The plays I have searched cover English drama written in the years 1552 to 1657. I searched 527 plays (the Additions to The Spanish Tragedy being counted as a separate little play).

My searches were done using modern-spelling lemmatized texts. This allows for the widest possible discovery of matches; for example, kind hearts is matched with kind-hearted. My plays were taken from EarlyPrint and the Folger Digital Texts website, and I am grateful to both for providing free access to their texts. All my files are also freely provided here, under the Creative Commons Attribution-NonCommercial license.

I have provided two very large sets of files to download. One set contains lists of matches and will mainly be of interest to researchers doing qualitative analysis; for example, to review all N-gram matches between two plays. The other set gives just counts, of all N-gram matches between all plays, for values of N from 1 to 10, and will therefore be of interest to researchers doing computational stylistics work. These two sets of data are self-contained and self-consistent, and they are also consistent with each other, being produced from the same texts.

If you intend to make any serious use of the counts I have provided, then please first read my short article The Counting of N-grams.

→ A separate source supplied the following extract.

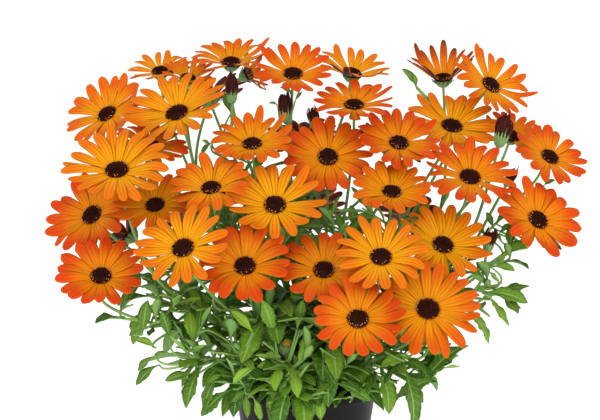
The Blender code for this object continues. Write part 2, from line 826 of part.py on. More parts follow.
def find_stalk(garden, stems, name, seat, way):
    """The first stalk that clears what stands, or the one that crosses least."""
    rng = random.Random(sum(map(ord, name)))
    best = None
    for stem, root in stalk_starts(stems, seat, rng.uniform(0, 0.8)):
        for neck_length, bow in bows(root.centre, seat):
            path = stalk_path(root, seat, way, neck_length, bow)
            radii = [STALK_RADIUS + CLEAR] * (len(path) - 2) + [STALK_RADIUS / 2]
            crossed = garden.crossings(tube(path[1:], radii, 4))
            cost = crossed + 5 * (min(p.z for p in path[1:]) < POT_HEIGHT)
            if best is None or cost < best.cost:
                best = Fit(cost + 0.5, stem, root, path)
            if not cost:
                start = [stem.shape.points[n] for n in root.corners]
                shape, ring, roots = stalk_shape(start, path)
                if not garden.pierced(shape, roots):
                    return Fit(0, stem, root, path)
    return best


def add_knob(shape, ring, path):
    """A young bud on the end of a stalk: rings of six over the stalk's last ring of three."""
    way = (path[-1] - path[-2]).normalized()
    point, across, third = list(frames_along(path))[-1]
    rows = []
    for step, radius in GREEN_KNOB:
        point = point + way * step
        rows.append(shape.add(*ring_points((point, across, third), radius, KNOB_SIDES, -1)))
    gaps = [(shape.points[n] - shape.points[ring[0]]).length for n in rows[0]]
    shift = gaps.index(min(gaps))
    rows = [row[shift:] + row[:shift] for row in rows]
    for i in range(3):
        a, b = ring[i], ring[(i + 1) % 3]
        c, d, e = (rows[0][(2 * i + n) % KNOB_SIDES] for n in range(3))
        shape.faces += [(a, d, c), (a, b, d), (b, e, d)]
    for low, high in zip(rows, rows[1:]):
        shape.band(low, high)
    shape.faces.append(tuple(rows[-1]))


def grow_stalk(garden, fit, with_knob=False):
    """Joins a stalk to its stem. Returns the roots on it."""
    start = [fit.stem.shape.points[n] for n in fit.root.corners]
    shape, ring, roots = stalk_shape(start, fit.path)
    if with_knob:
        add_knob(shape, ring, fit.path)
    else:
        shape.faces.append(tuple(ring))
    garden.put(shape, roots)
    index = fit.stem.grow(fit.root, shape)
    grown = [Root(tuple(index[n] for n in r.corners), *r[1:]) for r in roots]
    fit.stem.stalk_roots += grown
    return grown


def bent_clear(garden, trial, frame):
    """The first bend at which a ray petal clears what stands, or None."""
    for bend in BENDS:
        if not garden.crossings(trial(bend).moved(frame)):
            return bend
    return None


def set_head(garden, stems, head, finish):
    """Sets a bloom at the first level that clears what stands, with its stalk and its rays bent."""
    name = f"bloom_{head.index + 1:02d}"
    rng = random.Random(1000 + head.index)
    roll = rng.uniform(0, math.pi)
    radius = DISC_RADIUS * (0.4 + 0.6 * head.span / USUAL_SPAN)
    length = head.span / 2 - radius
    widest = radius + RAY_SHAPE[0][0] * length * math.cos(math.radians(head.cup))
    width = RAY_CROWDING * 2 * math.pi * widest / RAYS
    draws = [ray_draws(rng, head.cup) for _ in range(RAYS)]

    def trial(i, bend):
        return ray_trial(i, RAYS, radius, length, width, draws[i], bend)

    best = None
    for place in head.levels:
        frame = blade_frame(place, head.way, roll)
        core = head_core(RAYS, radius + CLEAR, DISC_HEIGHT, head.index)[0].moved(frame)
        crossed = [bool(garden.crossings(trial(i, 0).moved(frame))) for i in range(RAYS)]
        cost = sum(crossed) + 20 * garden.crossings(core)
        if best and cost >= best[0]:
            continue
        fit = find_stalk(garden, stems, name, place - head.way * (CUP_DEPTH + SEAT_GAP), head.way)
        cost += 20 * fit.cost
        if best is None or cost < best[0]:
            best = (cost, frame, fit)
        if not cost:
            break
    cost, frame, fit = best
    roots = grow_stalk(garden, fit)
    bends = [bent_clear(garden, partial(trial, i), frame) for i in range(RAYS)]
    shape = flower_head(RAYS, radius, length, width, DISC_HEIGHT, head.index, draws, bends)
    garden.put(shape.moved(frame))
    mesh_object(name, shape, finish)
    return roots


def set_bud(garden, stems, index, bud, finish):
    """A shut head: slim rays standing up round the disc."""
    name = f"dark_bud_{index + 1}"
    rng = random.Random(2000 + index)
    way = facing(bud.lean, bud.side)
    best = None
    for level in BUD_LEVELS:
        depth = surface_depth(bud.px, bud.py) + BUD_BACK + (bud.level + level) * STEP_BACK
        place = photo_place(bud.px, bud.py, depth)
        trial = tube([place - way * 8 * MM, place + way * bud.length * MM], [6 * MM] * 2, 6)
        fit = find_stalk(garden, stems, name, place - way * (CUP_DEPTH + SEAT_GAP), way)
        cost = garden.crossings(trial) + fit.cost
        if best is None or cost < best[0]:
            best = (cost, place, fit)
        if not cost:
            break
    cost, place, fit = best
    draws = [(rng.uniform(87, 92), 0, rng.uniform(0.8, 1.1), 0) for _ in range(BUD_RAYS)]
    sizes = (BUD_DISC, bud.length * MM, BUD_RAY_WIDTH, BUD_DISC)
    shape = flower_head(BUD_RAYS, *sizes, index, draws, [0] * BUD_RAYS)
    garden.put(shape.moved(blade_frame(place, way, 0)))
    mesh_object(name, shape, finish)
    return grow_stalk(garden, fit)


def set_green_bud(garden, stems, index, bud):
    """A young green bud, which is one piece with its stalk."""
    way = facing(KNOB_LEAN, 0)
    reach = way * sum(step for step, radius in GREEN_KNOB) / 2
    for level in LEVELS:
        place = photo_place(bud.px, bud.py, bud.depth + level * STEP_BACK / 2)
        knob = tube([place - reach, place + reach], [GREEN_KNOB[1][1] + CLEAR] * 2, KNOB_SIDES)
        fit = find_stalk(garden, stems, f"green_bud_{index + 1}", place - reach, way)
        if not fit.cost and not garden.crossings(knob):
            return grow_stalk(garden, fit, with_knob=True)
    return []


def set_leaf(garden, stem, root, roots, rng, length, outline):
    """Grows the first turn of a leaf that clears what stands. Says whether there was one."""
    ahead = (root.out + root.along * 0.5 + Vector((0, 0, 0.3))).normalized()
    bearing = math.degrees(math.atan2(ahead.y, ahead.x)) + rng.uniform(-12, 12)
    pitch = min(math.degrees(math.asin(ahead.z)), 62) + rng.uniform(-8, 8)
    droop = rng.uniform(25, 70)
    roll = rng.uniform(-22, 22)
    start = [stem.shape.points[n] for n in root.corners]
    for tilt, swing in product(TILTS, SWINGS):
        pose = LeafPose(root.centre, bearing + swing, pitch + tilt, droop, roll, length, outline)
        if garden.crossings(leaf_trial(pose)):
            continue
        shape = leaf_shape(start, pose)
        if not garden.pierced(shape):
            garden.put(shape)
            roots.remove(root)
            stem.shape.graft(shape, root.corners)
            return True
    return False


def set_leaves(garden, stem, seed):
    """Leaves from the free roots of a stem, in a drawn order."""
    rng = random.Random(seed)
    wanted = STEM_LEAVES
    spare = list(stem.roots)
    rng.shuffle(spare)
    for root in spare:
        length = rng.uniform(*LEAF_LENGTH)
        if wanted:
            wanted -= set_leaf(garden, stem, root, stem.roots, rng, length, BIG_LEAF)


def set_stalk_leaves(garden, stem, roots, seed):
    """Leaves from a stalk's node, the best lit first."""
    rng = random.Random(seed)
    wanted = STALK_LEAVES
    for root in sorted(roots, key=lambda r: -r.out.z):
        length = rng.uniform(*STALK_LEAF_LENGTH)
        if wanted:
            wanted -= set_leaf(garden, stem, root, stem.stalk_roots, rng, length, SMALL_LEAF)


def main():
    for old in list(bpy.data.objects):
        bpy.data.objects.remove(old)
    charcoal = material("charcoal_plastic", (0.045, 0.043, 0.046), 0.55)
    earth = material("potting_soil", (0.03, 0.018, 0.01), 0.95)
    green = material("leaf_green", (0.08, 0.2, 0.03), 0.6)
    orange = material("ray_orange", (0.85, 0.18, 0.01), 0.5)
    plum = material("bud_plum", (0.07, 0.012, 0.014), 0.6)

    garden = Garden()
    stems = [Stem(values) for values in LEAFY_STEMS]
    pot = make_pot(charcoal)
    soil = make_soil(earth, [stem.path[0] for stem in stems])
    for standing in (pot, soil):
        shape = Shape()
        shape.points = [v.co.copy() for v in standing.data.vertices]
        shape.faces = [tuple(p.vertices) for p in standing.data.polygons]
        garden.put(shape)
    for stem in stems:
        garden.put(stem.shape, stem.roots)

    nodes = []
    for head in all_heads():
        nodes.append(set_head(garden, stems, head, orange))
    for i, bud in enumerate(DARK_BUDS):
        nodes.append(set_bud(garden, stems, i, bud, plum))
    for i, bud in enumerate(GREEN_BUDS):
        nodes.append(set_green_bud(garden, stems, i, bud))
    for i, stem in enumerate(stems):
        set_leaves(garden, stem, 300 + i)
    for i, roots in enumerate(filter(None, nodes)):
        stem = next(s for s in stems if roots[0] in s.stalk_roots)
        set_stalk_leaves(garden, stem, roots, 400 + i)
    for i, stem in enumerate(stems):
        stem.close()
        mesh_object(f"leafy_stem_{i + 1:02d}", stem.shape, green)


main()
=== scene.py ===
import math
import random
from collections import namedtuple

import bmesh
import bpy
from mathutils import Matrix, Vector
from mathutils.bvhtree import BVHTree


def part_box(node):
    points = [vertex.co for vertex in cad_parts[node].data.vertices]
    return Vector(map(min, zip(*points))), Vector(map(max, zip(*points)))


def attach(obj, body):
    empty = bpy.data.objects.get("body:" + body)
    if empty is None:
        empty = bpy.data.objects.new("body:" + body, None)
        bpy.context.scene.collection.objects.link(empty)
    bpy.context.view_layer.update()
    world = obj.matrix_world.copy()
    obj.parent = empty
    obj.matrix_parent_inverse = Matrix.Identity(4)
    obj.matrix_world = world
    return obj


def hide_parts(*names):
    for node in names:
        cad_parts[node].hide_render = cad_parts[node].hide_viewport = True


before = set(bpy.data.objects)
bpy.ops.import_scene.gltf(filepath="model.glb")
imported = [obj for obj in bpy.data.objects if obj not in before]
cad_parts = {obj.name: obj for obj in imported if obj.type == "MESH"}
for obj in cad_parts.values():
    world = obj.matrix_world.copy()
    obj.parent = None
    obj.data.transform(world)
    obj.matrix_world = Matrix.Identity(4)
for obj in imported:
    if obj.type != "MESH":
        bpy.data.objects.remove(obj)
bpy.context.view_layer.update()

# The nursery pot. Charcoal polypropylene, injection moulded in one shot, with a plain band round its
# rim that stiffens the thin wall. Satin where it left the mould, dusted with dry soil near the rim.
MM = 0.001
POT_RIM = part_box("pot")[1]
POT_FOOT_RADIUS = 37 * MM
POT_WALL = 1.6 * MM
POT_FLOOR = 2.2 * MM
POT_MIDDLE = 2 * MM
RIM_BAND = 8 * MM
RIM_PROUD = 2.6 * MM
RIM_STEP = 1.2 * MM
EDGE_ROUND = 0.7 * MM
POT_TURNS = 96
DRAINS = 4
DRAIN_RING = 23 * MM
DRAIN_RADIUS = 4 * MM
DRAIN_TURNS = 24
DUST_DEPTH = 18 * MM
CHARCOAL = "#121213"
CHARCOAL_WORN = "#1a1a1b"
SOIL_DUST = "#241f1b"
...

Lists of Collocation and N-gram Matches

For each play, search results for both N-grams and collocations are provided in three formats. (i) For casual browsing and qualitative analysis, an HTML page is provided, giving what my search program considers to be the best few thousand matches for that play. (ii) A CSV file is provided containing the full set of matches. This may be opened in Excel, or other tools, and be used for quantitative analysis. (iii) A summary is provided, also as a CSV file, giving the number of matches with each play.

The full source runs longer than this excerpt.